Długoterminowe perspektywy brązowego medalisty poprzednich rozgrywek wyglądają jeszcze gorzej.
– Jeśli kontuzja Janariego wykluczy go z gry na dłużej, to musimy zmienić nasze postrzeganie na ten sezon – przyznawał wprost Frasunkiewicz.
Nic dodać, nic ująć – bez uzupełnienia składu Anwil raczej nie będzie miał szans w walce o kolejny medal. A na zakontraktowanie nowych zawodników klubu w tym momencie po prostu nie stać. Ostatnie wolne środki finansowe, oglądając każdą złotówkę z obu stron, klub przeznaczył na podpisanie umowy z Szymonem Szewczykiem. Były reprezentant Polski w grudniu skończy 40 lat.
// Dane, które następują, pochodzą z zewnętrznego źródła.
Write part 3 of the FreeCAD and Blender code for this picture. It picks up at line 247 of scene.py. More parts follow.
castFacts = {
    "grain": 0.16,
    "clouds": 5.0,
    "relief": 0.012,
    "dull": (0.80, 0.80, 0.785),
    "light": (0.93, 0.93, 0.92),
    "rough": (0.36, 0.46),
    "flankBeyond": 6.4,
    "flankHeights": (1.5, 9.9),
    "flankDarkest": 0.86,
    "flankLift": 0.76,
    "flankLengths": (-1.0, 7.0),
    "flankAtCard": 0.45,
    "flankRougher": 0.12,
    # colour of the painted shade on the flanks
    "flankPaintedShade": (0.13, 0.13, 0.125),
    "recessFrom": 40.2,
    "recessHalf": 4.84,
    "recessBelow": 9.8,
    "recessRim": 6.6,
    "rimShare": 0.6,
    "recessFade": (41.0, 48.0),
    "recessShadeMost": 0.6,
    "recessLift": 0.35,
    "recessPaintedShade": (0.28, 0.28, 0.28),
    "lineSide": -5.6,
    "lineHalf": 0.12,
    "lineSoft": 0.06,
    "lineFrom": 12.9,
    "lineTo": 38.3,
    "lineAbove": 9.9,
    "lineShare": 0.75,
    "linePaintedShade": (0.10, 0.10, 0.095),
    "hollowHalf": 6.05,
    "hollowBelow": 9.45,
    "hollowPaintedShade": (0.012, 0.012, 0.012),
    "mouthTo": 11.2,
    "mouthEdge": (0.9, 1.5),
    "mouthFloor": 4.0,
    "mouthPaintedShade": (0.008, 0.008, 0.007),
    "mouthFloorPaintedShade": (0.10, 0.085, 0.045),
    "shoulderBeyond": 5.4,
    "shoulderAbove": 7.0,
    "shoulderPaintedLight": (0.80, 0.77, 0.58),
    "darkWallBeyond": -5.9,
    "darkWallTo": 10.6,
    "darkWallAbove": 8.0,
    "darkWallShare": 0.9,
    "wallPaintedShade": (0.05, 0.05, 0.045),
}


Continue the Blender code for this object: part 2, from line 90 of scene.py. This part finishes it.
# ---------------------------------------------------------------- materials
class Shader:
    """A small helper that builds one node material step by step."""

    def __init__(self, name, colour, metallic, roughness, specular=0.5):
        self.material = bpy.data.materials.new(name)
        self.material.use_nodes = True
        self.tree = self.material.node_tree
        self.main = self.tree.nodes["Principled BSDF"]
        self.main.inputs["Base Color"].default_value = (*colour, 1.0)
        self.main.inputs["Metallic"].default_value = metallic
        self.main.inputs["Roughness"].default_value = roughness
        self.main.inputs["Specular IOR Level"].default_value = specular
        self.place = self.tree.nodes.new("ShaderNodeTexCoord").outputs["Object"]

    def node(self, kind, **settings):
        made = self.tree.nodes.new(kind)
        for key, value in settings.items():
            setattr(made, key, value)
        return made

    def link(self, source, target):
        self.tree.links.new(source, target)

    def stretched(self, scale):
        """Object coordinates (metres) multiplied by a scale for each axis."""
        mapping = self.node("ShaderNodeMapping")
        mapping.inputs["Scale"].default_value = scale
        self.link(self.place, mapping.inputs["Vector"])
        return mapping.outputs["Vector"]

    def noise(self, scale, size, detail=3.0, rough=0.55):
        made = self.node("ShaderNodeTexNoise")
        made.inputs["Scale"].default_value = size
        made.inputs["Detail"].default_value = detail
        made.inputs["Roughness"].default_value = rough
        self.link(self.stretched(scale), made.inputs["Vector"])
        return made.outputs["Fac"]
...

Gdy we wczorajszym meczu pojawił się na chwilę na boisku i usiłował utrudniać życie o 15 lat młodszemu Aleksandrowi Dziewie, różnicę wieku było widać jak na dłoni.
W poprzednim sezonie w każdym meczu Anwilu Szewczyk spędzał na parkiecie 12 minut. W trzech dotychczasowych w obecnym – zaledwie po 5. Kilkanaście dni temu podpisał z klubem trzymiesięczną umowę. Widnieje z niej zapis o możliwości jej wcześniejszego rozwiązania. Kłopot polega na tym, że z dużą dozą pewności można zakładać, iż wysokość kontraktu Szewczyka opiewa na ok. 25 procent zarobków, które inkasują gracze formatu Joesaara.
Aby wypełnić potencjalną lukę w składzie, Anwil potrzebuje zastrzyku. Gotówki. A ten nastąpi zapewne dopiero w momencie, gdy Ministerstwo Sportu i Turystyki rozdzieli między kluby występujące w europejskich pucharach 6 mln zł. ze swojego programu wsparcia. Kiedy? Nie wiadomo.